[START Recorded information]
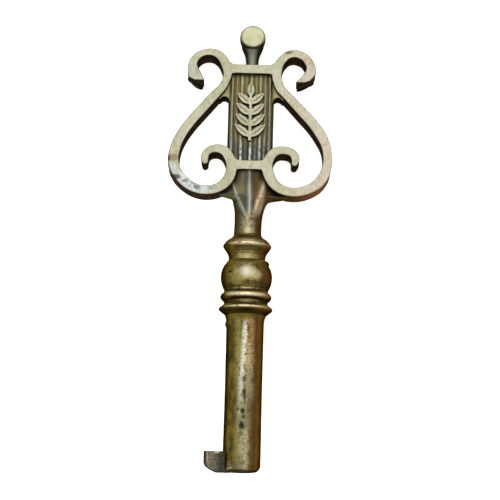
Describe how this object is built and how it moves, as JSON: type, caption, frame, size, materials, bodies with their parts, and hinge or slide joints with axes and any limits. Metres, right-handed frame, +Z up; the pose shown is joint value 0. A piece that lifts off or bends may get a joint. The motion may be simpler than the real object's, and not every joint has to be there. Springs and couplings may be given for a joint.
{
  "type": "lyre-bow barrel key",
  "caption": "Small brass barrel key with an openwork lyre bow, reeded string panel with a leaf sprig, knobbed finial, turned collars, a bored round barrel and a plain square bit.",
  "frame": {"origin": "middle of the key's footprint on the surface it lies on", "axes": "+Y along the key from the barrel's tip towards the bow's finial, +Z up out of the bow's front face, +X across the bow, away from the bit"},
  "size_m": [0.028, 0.077, 0.0093],
  "materials": {
    "polished_brass": "pale brass, hand-polished on the front faces, dark in the corners",
    "reed_brass": "dull olive-brown patina, brighter along the crests of the reeds",
    "patinated_brass": "satin golden-brown patina with worn bright rims",
    "barrel_brass": "satin, pitted and worn pale along the front",
    "bit_steel": "grey-brown filed steel",
    "core_steel": "plain drawn rod, hidden"
  },
  "bodies": {
    "root": {"left_lyre_arm": "polished_brass", "right_lyre_arm": "polished_brass", "yoke_bar": "polished_brass", "tail_bar": "polished_brass", "leaf_sprig": "polished_brass", "string_column": "reed_brass", "finial_peg": "patinated_brass", "neck": "patinated_brass", "upper_collar": "patinated_brass", "cove_sleeve": "patinated_brass", "baluster_bulb": "patinated_brass", "middle_collar": "patinated_brass", "collar_spacer": "patinated_brass", "lower_collar": "patinated_brass", "barrel": "barrel_brass", "bit": "bit_steel", "stem_core": "core_steel"}
  },
  "joints": []
}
[END Recorded information]
_Your task_
Repeat the material in full, exactly as it stands.

_Reply_
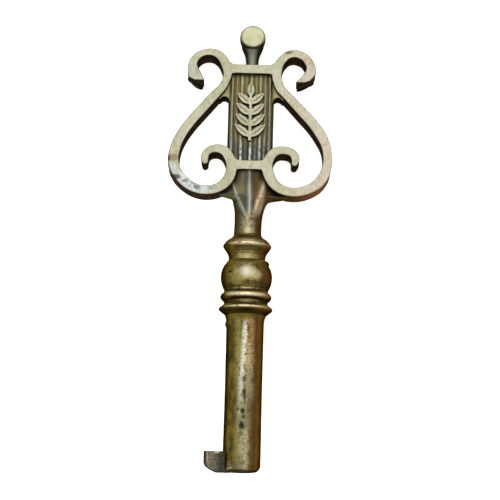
Describe how this object is built and how it moves, as JSON: type, caption, frame, size, materials, bodies with their parts, and hinge or slide joints with axes and any limits. Metres, right-handed frame, +Z up; the pose shown is joint value 0. A piece that lifts off or bends may get a joint. The motion may be simpler than the real object's, and not every joint has to be there. Springs and couplings may be given for a joint.
{
  "type": "lyre-bow barrel key",
  "caption": "Small brass barrel key with an openwork lyre bow, reeded string panel with a leaf sprig, knobbed finial, turned collars, a bored round barrel and a plain square bit.",
  "frame": {"origin": "middle of the key's footprint on the surface it lies on", "axes": "+Y along the key from the barrel's tip towards the bow's finial, +Z up out of the bow's front face, +X across the bow, away from the bit"},
  "size_m": [0.028, 0.077, 0.0093],
  "materials": {
    "polished_brass": "pale brass, hand-polished on the front faces, dark in the corners",
    "reed_brass": "dull olive-brown patina, brighter along the crests of the reeds",
    "patinated_brass": "satin golden-brown patina with worn bright rims",
    "barrel_brass": "satin, pitted and worn pale along the front",
    "bit_steel": "grey-brown filed steel",
    "core_steel": "plain drawn rod, hidden"
  },
  "bodies": {
    "root": {"left_lyre_arm": "polished_brass", "right_lyre_arm": "polished_brass", "yoke_bar": "polished_brass", "tail_bar": "polished_brass", "leaf_sprig": "polished_brass", "string_column": "reed_brass", "finial_peg": "patinated_brass", "neck": "patinated_brass", "upper_collar": "patinated_brass", "cove_sleeve": "patinated_brass", "baluster_bulb": "patinated_brass", "middle_collar": "patinated_brass", "collar_spacer": "patinated_brass", "lower_collar": "patinated_brass", "barrel": "barrel_brass", "bit": "bit_steel", "stem_core": "core_steel"}
  },
  "joints": []
}